───── GIVEN MATERIAL

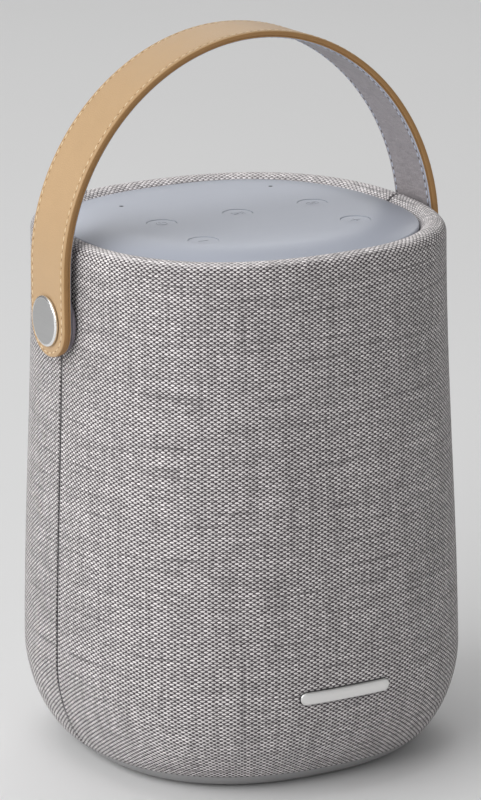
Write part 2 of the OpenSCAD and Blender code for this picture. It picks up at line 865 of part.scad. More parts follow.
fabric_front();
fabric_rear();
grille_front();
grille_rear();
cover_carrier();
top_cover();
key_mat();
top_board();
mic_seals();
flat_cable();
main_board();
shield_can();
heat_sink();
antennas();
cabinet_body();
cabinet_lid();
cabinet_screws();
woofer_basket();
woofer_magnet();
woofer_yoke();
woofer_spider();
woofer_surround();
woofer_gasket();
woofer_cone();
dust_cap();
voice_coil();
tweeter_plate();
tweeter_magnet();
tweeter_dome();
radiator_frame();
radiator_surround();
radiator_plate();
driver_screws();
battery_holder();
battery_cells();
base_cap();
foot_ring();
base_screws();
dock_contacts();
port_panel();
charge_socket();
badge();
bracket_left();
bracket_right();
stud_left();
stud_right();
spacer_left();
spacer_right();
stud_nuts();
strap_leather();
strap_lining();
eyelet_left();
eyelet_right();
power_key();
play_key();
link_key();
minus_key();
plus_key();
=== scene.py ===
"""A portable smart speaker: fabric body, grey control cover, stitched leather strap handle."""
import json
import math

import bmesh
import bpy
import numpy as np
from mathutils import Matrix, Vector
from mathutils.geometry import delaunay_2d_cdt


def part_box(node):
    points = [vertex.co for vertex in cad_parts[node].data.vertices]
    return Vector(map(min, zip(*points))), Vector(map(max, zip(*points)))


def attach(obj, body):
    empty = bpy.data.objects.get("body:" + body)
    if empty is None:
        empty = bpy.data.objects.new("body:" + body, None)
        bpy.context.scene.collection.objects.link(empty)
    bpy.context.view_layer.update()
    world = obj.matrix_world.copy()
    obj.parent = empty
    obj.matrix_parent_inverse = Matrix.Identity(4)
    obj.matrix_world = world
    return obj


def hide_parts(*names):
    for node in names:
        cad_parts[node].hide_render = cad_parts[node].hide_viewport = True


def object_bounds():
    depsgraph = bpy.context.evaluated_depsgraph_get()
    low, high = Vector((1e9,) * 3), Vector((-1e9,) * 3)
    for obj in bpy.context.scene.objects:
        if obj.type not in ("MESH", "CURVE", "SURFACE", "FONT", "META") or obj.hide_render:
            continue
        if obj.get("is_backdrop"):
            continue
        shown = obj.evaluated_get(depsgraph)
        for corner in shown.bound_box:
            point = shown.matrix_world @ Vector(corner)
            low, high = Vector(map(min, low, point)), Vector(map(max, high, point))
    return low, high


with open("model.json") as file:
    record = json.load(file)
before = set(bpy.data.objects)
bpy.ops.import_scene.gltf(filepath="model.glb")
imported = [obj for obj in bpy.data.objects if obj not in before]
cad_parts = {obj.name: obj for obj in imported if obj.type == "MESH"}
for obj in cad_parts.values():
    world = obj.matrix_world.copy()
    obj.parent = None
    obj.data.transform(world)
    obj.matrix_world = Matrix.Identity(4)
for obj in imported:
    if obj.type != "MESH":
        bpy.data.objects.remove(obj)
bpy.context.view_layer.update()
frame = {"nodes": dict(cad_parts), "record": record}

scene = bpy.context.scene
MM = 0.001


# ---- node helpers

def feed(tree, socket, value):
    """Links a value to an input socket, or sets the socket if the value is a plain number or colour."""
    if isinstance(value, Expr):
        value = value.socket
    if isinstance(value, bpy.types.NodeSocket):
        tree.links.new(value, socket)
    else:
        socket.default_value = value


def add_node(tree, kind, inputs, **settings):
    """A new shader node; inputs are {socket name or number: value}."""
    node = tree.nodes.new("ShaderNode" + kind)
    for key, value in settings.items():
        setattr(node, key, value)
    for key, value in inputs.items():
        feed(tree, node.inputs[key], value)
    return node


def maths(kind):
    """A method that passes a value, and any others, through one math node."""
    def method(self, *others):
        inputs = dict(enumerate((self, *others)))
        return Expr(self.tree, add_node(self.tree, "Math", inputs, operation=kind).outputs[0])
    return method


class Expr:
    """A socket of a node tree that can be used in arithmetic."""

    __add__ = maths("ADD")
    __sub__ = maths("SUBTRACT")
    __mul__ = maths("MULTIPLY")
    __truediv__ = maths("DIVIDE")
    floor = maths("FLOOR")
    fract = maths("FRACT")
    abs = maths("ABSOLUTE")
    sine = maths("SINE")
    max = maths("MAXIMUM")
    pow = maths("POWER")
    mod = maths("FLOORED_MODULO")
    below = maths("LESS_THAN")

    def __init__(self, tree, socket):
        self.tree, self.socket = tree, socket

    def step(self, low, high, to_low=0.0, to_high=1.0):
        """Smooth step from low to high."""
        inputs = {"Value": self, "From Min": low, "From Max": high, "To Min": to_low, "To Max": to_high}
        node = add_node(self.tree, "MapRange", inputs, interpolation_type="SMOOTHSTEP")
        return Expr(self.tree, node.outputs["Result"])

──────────

Repeat exactly the lines running from the one with "driver_screws();" through the one with "obj.matrix_parent_inverse = Matrix.Identity(4)", both included.

driver_screws();
battery_holder();
battery_cells();
base_cap();
foot_ring();
base_screws();
dock_contacts();
port_panel();
charge_socket();
badge();
bracket_left();
bracket_right();
stud_left();
stud_right();
spacer_left();
spacer_right();
stud_nuts();
strap_leather();
strap_lining();
eyelet_left();
eyelet_right();
power_key();
play_key();
link_key();
minus_key();
plus_key();
=== scene.py ===
"""A portable smart speaker: fabric body, grey control cover, stitched leather strap handle."""
import json
import math

import bmesh
import bpy
import numpy as np
from mathutils import Matrix, Vector
from mathutils.geometry import delaunay_2d_cdt


def part_box(node):
    points = [vertex.co for vertex in cad_parts[node].data.vertices]
    return Vector(map(min, zip(*points))), Vector(map(max, zip(*points)))


def attach(obj, body):
    empty = bpy.data.objects.get("body:" + body)
    if empty is None:
        empty = bpy.data.objects.new("body:" + body, None)
        bpy.context.scene.collection.objects.link(empty)
    bpy.context.view_layer.update()
    world = obj.matrix_world.copy()
    obj.parent = empty
    obj.matrix_parent_inverse = Matrix.Identity(4)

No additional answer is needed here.